These are pins 7 and 8 of the ATWILC1000. The route from the balun to the antenna connector must be a 50Ω
controlled impedance trace. These controlled impedance traces must reference a ground plane on a lower
layer. To achieve 50Ω impedance, a typical design might be 20 mil traces referenced to a ground plane on an
inner layer which is 10.7 mils below the traces. This must be adjusted depending on the dielectric and copper
weight used. No other traces must route through the RF area on layers between the RF traces and the ground
reference plane. In fact, try not to route any other traces in the RF area on any layer. This ground reference
plane must extend entirely under the tuner.
Be sure to add as many ground vias as possible, tying all ground layers together (ground stitching) all along
the RF traces and throughout the area where the RF traces are routed. Add at least two ground vias for every
ground pad around the RF components. Place ground vias all along the RF traces on either side.
Tie the center ground pad of the ATWILC1000 to the inner ground layer using a grid of 9 vias. The ground path
going from the ground pad down to the ground plane must be absolutely as low impedance as possible.
Do not use thermal relief pads for the ground pads of all components in the RF path. These component pads
must be completely filled in with ground copper.

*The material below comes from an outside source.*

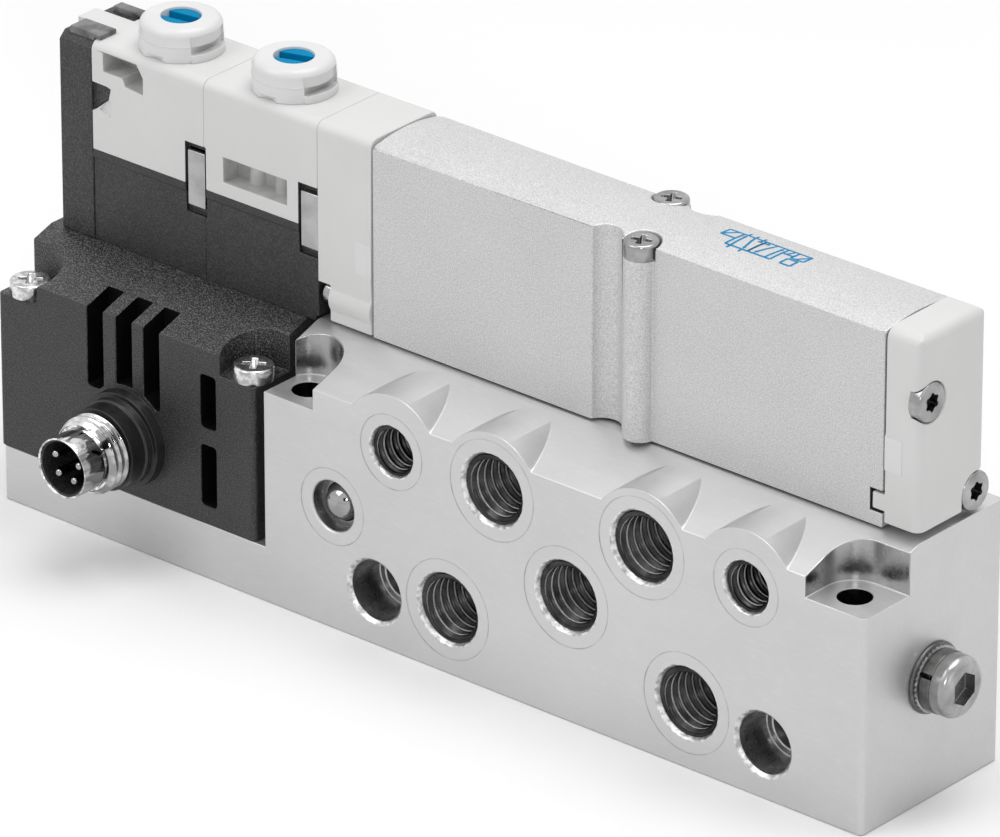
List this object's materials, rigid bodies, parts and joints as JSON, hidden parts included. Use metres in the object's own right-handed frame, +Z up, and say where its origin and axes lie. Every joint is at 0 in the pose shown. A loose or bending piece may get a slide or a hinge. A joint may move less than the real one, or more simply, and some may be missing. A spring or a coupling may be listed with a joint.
{
  "type": "pneumatic solenoid valve",
  "caption": "Narrow five-port solenoid valve with pilot heads, manual overrides and end cap, screwed on a ported metal sub-base with an electrical plug housing.",
  "frame": {"origin": "centre of the sub-base's underside", "axes": "+X along the valve from the pilots to the end cap, +Y from the port face to the back, +Z up"},
  "size_m": [0.1132, 0.0301, 0.0518],
  "materials": {
    "base_metal": "matte",
    "body_metal": "satin",
    "white_plastic": "matte",
    "cap_plastic": "satin",
    "black_plastic": "matte",
    "blue_plastic": "gloss",
    "plunger_plastic": "matte",
    "steel": "satin",
    "nickel": "polished",
    "dark_steel": "matte",
    "core_iron": "satin",
    "contact_gold": "polished",
    "seal_rubber": "matte",
    "winding_wire": "satin",
    "board_green": "satin"
  },
  "bodies": {
    "valve": {"sub_base": "base_metal", "sealing_ball": "nickel", "valve_body": "body_metal", "base_gasket": "seal_rubber", "captive_screws": "steel", "end_cap": "white_plastic", "end_cap_gasket": "seal_rubber", "end_cap_screws": "steel", "adapter": "white_plastic", "adapter_gasket": "seal_rubber", "adapter_screws": "steel", "pilot_cover_outer": "white_plastic", "pilot_cover_inner": "white_plastic", "coil_housing_outer": "black_plastic", "coil_housing_inner": "black_plastic", "bobbin_outer": "cap_plastic", "bobbin_inner": "cap_plastic", "winding_outer": "winding_wire", "winding_inner": "winding_wire", "pole_core_outer": "core_iron", "pole_core_inner": "core_iron", "armature_spring_outer": "steel", "armature_spring_inner": "steel", "override_cap_outer": "cap_plastic", "override_cap_inner": "cap_plastic", "override_spring_outer": "steel", "override_spring_inner": "steel", "coil_pins_outer": "contact_gold", "coil_pins_inner": "contact_gold", "terminal_block": "black_plastic", "retaining_clips": "steel", "end_plate": "black_plastic", "plug_housing": "black_plastic", "housing_screws": "steel", "circuit_board": "board_green", "connector_sleeve": "nickel", "connector_insert": "black_plastic", "connector_pins": "contact_gold", "earth_screw": "steel", "lock_washer": "dark_steel", "contact_washer": "dark_steel"},
    "spool": {"spool": "body_metal", "spool_seals": "seal_rubber", "piston_left": "white_plastic", "piston_right": "white_plastic", "piston_seals": "seal_rubber"},
    "armature_outer": {"armature_outer": "core_iron"},
    "armature_inner": {"armature_inner": "core_iron"},
    "override_outer": {"override_plunger_outer": "plunger_plastic"},
    "override_inner": {"override_plunger_inner": "plunger_plastic"},
    "button_outer": {"override_button_outer": "blue_plastic"},
    "button_inner": {"override_button_inner": "blue_plastic"}
  },
  "joints": [
    {"name": "spool_slide", "type": "slide", "parent": "valve", "child": "spool", "axis": [1, 0, 0], "range_m": [0, 0.0017]},
    {"name": "armature_outer_slide", "type": "slide", "parent": "valve", "child": "armature_outer", "axis": [0, 0, -1], "range_m": [0, 0.0004], "stiffness_N_per_m": 500, "springref_m": -0.001, "deforming": ["armature_spring_outer"]},
    {"name": "armature_inner_slide", "type": "slide", "parent": "valve", "child": "armature_inner", "axis": [0, 0, -1], "range_m": [0, 0.0004], "stiffness_N_per_m": 500, "springref_m": -0.001, "deforming": ["armature_spring_inner"]},
    {"name": "override_outer_push", "type": "slide", "parent": "valve", "child": "override_outer", "axis": [0, 0, -1], "range_m": [0, 0.001], "stiffness_N_per_m": 1000, "springref_m": -0.001, "deforming": ["override_spring_outer"]},
    {"name": "override_inner_push", "type": "slide", "parent": "valve", "child": "override_inner", "axis": [0, 0, -1], "range_m": [0, 0.001], "stiffness_N_per_m": 1000, "springref_m": -0.001, "deforming": ["override_spring_inner"]},
    {"name": "button_outer_turn", "type": "hinge", "parent": "override_outer", "child": "button_outer", "pos_m": [-0.04133, 0.0023, 0.0505], "axis": [0, 0, 1], "range_deg": [0, 90]},
    {"name": "button_inner_turn", "type": "hinge", "parent": "override_inner", "child": "button_inner", "pos_m": [-0.02668, 0.0023, 0.0505], "axis": [0, 0, 1], "range_deg": [0, 90]}
  ]
}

Be sure to place the matching components and balun as close to the RFIOP and RFION pins as possible
(these C33, C23, C24, C17, C32, L8 and L9 in the reference schematic). Figure 4-1 shows the placement and
routing of these components. Note that they are placed as close as possible to the ATWILC1000’s pins 7 and
8. The components used for this design are 0201. Note that the width of the route matches the width of the
component pads. This will avoid impedance discontinuities which would occur if there is a large mismatch in
trace width versus the component pad size.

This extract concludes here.